The single biggest thing you control is timing. A note written the same day, ideally within a few hours, carries detail that a note written next week cannot. You remember the exact time, the exact words, who else was standing there, what your child was wearing, whether it was raining. By the following weekend, most of that is gone or quietly rewritten by your own brain.

This is not a small effect. Memory does not store events like a video file. It reassembles them each time you recall them, and every recall bends the story a little toward how you feel about it now. A contemporaneous note, written close to the event, freezes the detail before that drift sets in. When a record shows it was made the same day, it reads as something observed rather than something assembled after the fact.

You do not need to write a lot. A few specific lines logged the day something happened are worth more than three paragraphs written from memory two weeks on.

Write the facts: who, what, when, where

A useful entry answers four plain questions. Who was involved. What happened. When it happened, with a real date and time. Where it took place. When those four are present, anyone reading the note can picture the event without filling in blanks.

Compare these two entries for the same incident.

Vague: "He was late again and gave me a hard time about it. Same as always."

Specific: "June 18, exchange scheduled for 6:00 PM at the library parking lot. He arrived at 6:42. When I mentioned the time, he said, in front of Maya, that I 'need to relax.' Maya got quiet in the back seat."

The second one is shorter on opinion and longer on fact, and that is exactly what makes it useful. It gives a date, a time, a place, the words that were actually said, and an observable detail about your child. Someone reading it months later, including you, knows precisely what occurred.

A few things worth capturing when they apply: who else witnessed it, any messages or voicemails tied to the event, and any direct effect on your child that you actually saw. Stick to what you observed. If you are recording something a child told you, write it as what they said, not as established fact.

Keep the tone neutral and factual

It is natural to feel angry or hurt when you are writing about a co-parent who let you down. The instinct is to put that feeling on the page. Resist it. Labels like "manipulative," "abusive," or "he always does this on purpose" are characterizations, not observations, and they tend to make a record read as one-sided rather than reliable.

Describe the behavior and let it speak. Instead of "she was completely unreasonable and hostile," write what she did: "She raised her voice, said she would not return Maya until I paid her back, and ended the call." The second version is harder to argue with because it does not ask anyone to take your interpretation on faith. It simply reports.

This restraint also protects you. A neutral, behavior-focused record is far easier to stand behind later than one full of adjectives you wrote in a moment of frustration. The facts, calmly stated, usually land harder than the anger ever would.
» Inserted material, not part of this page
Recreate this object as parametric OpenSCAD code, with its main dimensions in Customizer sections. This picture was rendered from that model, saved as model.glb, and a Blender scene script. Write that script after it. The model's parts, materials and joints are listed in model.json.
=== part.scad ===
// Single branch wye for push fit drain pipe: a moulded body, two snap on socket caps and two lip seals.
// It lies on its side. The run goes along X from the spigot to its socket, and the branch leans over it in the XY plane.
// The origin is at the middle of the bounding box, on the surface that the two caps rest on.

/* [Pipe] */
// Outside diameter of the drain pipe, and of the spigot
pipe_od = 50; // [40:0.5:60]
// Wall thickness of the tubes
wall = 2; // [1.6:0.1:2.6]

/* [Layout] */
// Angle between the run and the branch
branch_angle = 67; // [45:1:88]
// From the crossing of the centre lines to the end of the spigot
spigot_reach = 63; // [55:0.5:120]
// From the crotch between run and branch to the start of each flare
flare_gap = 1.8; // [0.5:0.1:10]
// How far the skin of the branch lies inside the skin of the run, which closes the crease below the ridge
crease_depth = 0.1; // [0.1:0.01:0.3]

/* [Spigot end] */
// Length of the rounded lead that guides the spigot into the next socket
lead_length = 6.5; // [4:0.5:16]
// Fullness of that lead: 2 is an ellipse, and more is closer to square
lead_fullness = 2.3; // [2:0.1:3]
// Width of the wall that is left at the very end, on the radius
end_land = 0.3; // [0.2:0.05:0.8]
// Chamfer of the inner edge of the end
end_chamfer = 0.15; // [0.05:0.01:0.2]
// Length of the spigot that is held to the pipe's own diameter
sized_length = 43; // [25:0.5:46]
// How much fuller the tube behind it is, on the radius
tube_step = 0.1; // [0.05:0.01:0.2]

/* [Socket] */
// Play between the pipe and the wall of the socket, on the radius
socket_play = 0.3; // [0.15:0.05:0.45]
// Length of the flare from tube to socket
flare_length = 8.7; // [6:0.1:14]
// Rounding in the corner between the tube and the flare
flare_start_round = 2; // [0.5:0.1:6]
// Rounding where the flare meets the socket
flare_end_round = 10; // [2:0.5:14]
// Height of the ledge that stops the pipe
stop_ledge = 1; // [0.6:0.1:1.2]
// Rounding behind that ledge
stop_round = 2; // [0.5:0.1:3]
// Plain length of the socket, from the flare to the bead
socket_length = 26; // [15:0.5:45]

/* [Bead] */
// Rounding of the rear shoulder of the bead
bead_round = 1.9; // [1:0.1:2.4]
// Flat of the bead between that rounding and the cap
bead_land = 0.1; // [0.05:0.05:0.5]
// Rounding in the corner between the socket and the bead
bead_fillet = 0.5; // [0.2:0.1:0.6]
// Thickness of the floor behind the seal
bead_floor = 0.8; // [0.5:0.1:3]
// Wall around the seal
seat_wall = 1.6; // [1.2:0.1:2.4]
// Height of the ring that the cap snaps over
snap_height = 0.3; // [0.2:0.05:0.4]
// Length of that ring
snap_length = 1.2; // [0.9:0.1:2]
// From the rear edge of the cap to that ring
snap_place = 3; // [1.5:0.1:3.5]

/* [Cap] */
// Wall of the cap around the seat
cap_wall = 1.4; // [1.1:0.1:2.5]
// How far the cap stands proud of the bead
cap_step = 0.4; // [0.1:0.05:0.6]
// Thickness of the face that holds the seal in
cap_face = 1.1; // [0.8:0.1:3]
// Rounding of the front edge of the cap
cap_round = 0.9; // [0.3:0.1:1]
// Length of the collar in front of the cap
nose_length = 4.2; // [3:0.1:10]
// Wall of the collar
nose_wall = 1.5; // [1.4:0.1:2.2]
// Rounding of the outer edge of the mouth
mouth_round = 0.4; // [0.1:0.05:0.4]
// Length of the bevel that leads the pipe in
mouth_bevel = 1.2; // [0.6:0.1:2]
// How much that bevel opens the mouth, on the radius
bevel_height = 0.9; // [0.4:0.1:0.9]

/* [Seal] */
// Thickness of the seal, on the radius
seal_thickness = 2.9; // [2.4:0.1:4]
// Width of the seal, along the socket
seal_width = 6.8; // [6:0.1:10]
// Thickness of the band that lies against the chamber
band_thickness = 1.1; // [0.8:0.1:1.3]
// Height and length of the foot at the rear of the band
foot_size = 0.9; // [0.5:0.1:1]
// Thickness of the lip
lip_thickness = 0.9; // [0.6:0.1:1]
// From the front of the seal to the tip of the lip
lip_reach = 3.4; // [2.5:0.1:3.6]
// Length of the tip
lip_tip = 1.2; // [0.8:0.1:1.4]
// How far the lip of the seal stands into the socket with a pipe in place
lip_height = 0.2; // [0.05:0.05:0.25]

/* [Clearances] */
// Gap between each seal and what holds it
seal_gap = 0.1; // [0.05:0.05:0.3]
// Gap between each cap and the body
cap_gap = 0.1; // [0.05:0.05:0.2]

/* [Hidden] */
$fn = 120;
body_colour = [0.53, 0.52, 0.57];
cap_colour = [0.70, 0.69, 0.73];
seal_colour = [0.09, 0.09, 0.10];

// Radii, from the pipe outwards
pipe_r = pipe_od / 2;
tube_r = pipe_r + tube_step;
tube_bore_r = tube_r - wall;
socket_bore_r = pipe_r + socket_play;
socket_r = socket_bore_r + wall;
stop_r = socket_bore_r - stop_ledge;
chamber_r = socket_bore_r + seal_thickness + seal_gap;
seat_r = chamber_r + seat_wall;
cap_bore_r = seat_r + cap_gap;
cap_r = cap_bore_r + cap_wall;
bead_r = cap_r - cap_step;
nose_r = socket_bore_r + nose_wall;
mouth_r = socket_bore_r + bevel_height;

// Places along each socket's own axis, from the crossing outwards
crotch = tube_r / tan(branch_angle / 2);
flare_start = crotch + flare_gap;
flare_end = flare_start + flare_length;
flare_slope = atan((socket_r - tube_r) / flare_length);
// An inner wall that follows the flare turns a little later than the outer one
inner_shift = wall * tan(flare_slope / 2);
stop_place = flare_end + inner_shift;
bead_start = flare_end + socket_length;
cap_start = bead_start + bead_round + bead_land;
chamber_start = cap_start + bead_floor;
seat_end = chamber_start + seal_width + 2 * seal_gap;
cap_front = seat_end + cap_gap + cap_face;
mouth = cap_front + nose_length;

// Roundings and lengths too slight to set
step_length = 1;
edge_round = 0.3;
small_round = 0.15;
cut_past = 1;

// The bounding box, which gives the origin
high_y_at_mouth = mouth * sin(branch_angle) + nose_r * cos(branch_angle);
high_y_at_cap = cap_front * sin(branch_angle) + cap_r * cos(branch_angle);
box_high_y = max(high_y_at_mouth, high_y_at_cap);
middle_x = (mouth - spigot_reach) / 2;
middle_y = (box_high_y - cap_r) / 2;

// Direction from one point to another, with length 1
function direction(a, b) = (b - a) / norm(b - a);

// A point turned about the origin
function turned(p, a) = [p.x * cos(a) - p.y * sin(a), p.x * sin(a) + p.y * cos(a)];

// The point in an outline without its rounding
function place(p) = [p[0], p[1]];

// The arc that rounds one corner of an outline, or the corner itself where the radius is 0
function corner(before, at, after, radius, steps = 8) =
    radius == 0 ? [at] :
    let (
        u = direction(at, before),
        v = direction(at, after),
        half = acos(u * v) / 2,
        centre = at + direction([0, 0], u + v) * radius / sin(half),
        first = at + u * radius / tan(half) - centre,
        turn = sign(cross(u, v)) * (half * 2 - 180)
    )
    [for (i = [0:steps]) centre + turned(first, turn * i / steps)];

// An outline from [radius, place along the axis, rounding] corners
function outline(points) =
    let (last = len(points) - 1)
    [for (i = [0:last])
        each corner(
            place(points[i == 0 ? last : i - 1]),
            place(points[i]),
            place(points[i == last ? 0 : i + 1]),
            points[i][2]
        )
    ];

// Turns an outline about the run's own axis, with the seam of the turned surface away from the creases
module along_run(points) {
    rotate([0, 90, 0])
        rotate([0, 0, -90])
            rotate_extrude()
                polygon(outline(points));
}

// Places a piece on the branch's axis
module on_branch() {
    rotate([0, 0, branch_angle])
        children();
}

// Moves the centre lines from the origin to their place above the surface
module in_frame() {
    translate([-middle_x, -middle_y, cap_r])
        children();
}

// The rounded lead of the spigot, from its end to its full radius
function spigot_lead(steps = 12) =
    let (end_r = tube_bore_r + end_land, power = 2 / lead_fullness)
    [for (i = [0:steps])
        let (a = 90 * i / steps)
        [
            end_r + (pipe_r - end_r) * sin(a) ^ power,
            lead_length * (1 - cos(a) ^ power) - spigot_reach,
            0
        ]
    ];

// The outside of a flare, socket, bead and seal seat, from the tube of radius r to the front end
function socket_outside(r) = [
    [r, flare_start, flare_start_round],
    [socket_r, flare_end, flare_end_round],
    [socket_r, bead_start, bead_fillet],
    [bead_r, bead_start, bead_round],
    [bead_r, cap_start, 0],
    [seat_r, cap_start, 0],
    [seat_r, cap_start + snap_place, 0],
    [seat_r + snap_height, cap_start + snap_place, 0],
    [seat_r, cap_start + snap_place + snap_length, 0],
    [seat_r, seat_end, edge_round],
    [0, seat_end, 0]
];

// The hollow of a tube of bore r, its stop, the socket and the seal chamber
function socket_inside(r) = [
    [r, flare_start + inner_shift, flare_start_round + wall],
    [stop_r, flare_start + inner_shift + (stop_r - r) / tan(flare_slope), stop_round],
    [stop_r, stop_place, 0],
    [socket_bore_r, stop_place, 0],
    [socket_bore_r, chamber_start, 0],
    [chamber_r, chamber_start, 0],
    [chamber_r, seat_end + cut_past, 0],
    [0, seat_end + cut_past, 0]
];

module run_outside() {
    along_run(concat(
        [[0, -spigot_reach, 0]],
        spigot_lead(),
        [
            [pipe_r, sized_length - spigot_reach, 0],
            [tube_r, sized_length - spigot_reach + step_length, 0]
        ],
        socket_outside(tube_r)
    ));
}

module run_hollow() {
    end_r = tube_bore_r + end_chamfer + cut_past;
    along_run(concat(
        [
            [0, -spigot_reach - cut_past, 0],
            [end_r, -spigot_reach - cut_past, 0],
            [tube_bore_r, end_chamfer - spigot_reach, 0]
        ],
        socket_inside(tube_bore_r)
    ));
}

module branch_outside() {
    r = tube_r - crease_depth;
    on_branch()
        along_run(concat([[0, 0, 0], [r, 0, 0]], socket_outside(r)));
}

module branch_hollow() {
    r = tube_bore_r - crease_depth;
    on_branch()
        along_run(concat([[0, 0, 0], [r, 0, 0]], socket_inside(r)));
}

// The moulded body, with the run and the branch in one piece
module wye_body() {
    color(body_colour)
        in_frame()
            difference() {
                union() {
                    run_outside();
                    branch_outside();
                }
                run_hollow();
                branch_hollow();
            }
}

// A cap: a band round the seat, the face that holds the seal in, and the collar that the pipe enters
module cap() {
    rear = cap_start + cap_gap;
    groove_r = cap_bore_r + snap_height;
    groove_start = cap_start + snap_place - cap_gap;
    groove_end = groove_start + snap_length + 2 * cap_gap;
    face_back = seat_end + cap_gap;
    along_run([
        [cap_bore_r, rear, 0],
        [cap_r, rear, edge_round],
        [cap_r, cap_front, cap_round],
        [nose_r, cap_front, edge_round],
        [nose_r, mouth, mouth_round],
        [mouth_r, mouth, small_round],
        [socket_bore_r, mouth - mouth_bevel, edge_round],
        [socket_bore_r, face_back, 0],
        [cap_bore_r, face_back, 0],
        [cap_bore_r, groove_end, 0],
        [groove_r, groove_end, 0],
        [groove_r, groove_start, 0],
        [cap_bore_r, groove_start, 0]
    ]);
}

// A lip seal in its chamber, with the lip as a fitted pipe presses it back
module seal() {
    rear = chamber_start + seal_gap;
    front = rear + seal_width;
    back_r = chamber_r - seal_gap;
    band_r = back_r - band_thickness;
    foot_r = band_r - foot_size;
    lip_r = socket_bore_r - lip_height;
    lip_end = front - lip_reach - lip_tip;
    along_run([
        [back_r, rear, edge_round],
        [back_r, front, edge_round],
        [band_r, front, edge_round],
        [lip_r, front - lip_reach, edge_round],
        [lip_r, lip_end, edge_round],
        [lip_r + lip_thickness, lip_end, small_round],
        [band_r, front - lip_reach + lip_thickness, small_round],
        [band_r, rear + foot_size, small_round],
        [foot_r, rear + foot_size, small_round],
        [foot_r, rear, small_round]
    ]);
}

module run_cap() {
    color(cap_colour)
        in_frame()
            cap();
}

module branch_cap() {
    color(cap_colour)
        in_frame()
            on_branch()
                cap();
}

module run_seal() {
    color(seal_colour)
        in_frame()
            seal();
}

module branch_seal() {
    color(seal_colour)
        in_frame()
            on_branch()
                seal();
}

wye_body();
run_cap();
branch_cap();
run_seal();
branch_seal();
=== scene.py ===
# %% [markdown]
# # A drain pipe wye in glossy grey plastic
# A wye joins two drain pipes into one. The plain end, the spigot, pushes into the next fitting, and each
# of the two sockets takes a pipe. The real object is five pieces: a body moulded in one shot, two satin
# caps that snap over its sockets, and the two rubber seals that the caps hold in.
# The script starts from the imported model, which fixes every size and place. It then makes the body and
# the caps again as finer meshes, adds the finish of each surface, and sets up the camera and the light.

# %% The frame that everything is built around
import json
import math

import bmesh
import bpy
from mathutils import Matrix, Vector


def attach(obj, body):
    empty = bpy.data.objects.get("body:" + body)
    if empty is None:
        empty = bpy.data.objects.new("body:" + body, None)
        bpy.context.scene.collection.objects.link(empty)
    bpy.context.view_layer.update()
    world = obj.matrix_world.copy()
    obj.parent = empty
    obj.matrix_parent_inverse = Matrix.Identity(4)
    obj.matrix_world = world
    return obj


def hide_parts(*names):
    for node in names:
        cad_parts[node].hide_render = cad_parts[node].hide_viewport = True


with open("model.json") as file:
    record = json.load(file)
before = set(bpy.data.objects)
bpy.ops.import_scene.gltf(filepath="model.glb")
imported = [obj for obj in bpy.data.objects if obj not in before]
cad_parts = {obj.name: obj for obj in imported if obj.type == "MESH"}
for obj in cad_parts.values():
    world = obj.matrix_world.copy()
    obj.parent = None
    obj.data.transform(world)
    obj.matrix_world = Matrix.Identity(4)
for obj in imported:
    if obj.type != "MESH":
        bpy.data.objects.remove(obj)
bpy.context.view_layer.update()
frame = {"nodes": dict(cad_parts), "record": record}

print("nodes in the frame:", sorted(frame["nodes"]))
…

Consistency matters more than volume

People often think strong documentation means a thick file of dramatic incidents. It does not. What carries weight is a steady, ongoing record that shows you paying attention over time, the small things alongside the big ones.

Log the smooth exchanges too, not just the bad ones. Note the on-time pickups, the calm handoffs, the weekends that went fine. A record that only appears when something goes wrong can look like it was built for an argument. A record that runs steadily through ordinary co-parenting, with the occasional difficult day marked plainly among the normal ones, shows a fuller and more credible picture.

Consistency also makes patterns visible. One late pickup is a bad day. Eleven late pickups across four months, each with a date and time, is a pattern that nobody can wave off. You only see that pattern if you were logging the ordinary entries all along.

Capture it before the detail fades

The hard part is not knowing what to write. It is writing it down at all, on the day it happened, when you are tired and your kid needs dinner and the last thing you want to do is relive the afternoon. That friction is why so many records get reconstructed weeks later, when the detail is already gone.

Lowering that friction is the practical problem worth solving. Some parents keep a dedicated notebook in the car. Some send themselves a timestamped email after every exchange. We built Daylight around speaking a note out loud in the moment, in the parking lot before you pull away, so the record captures the same-day detail without you having to sit down and type. Whatever method you choose, the goal is the same: make it easy enough that you actually do it while the facts are still fresh.

A factual, same-day record will not fix a hard co-parenting situation. It does something smaller and more reliable: when the details matter, you have them. That alone is worth the few minutes a day it takes to build.


This article is general information, not legal advice. Custody rules and what counts as useful documentation vary by location and by case. For guidance on your own situation, consult a qualified family law attorney in your jurisdiction.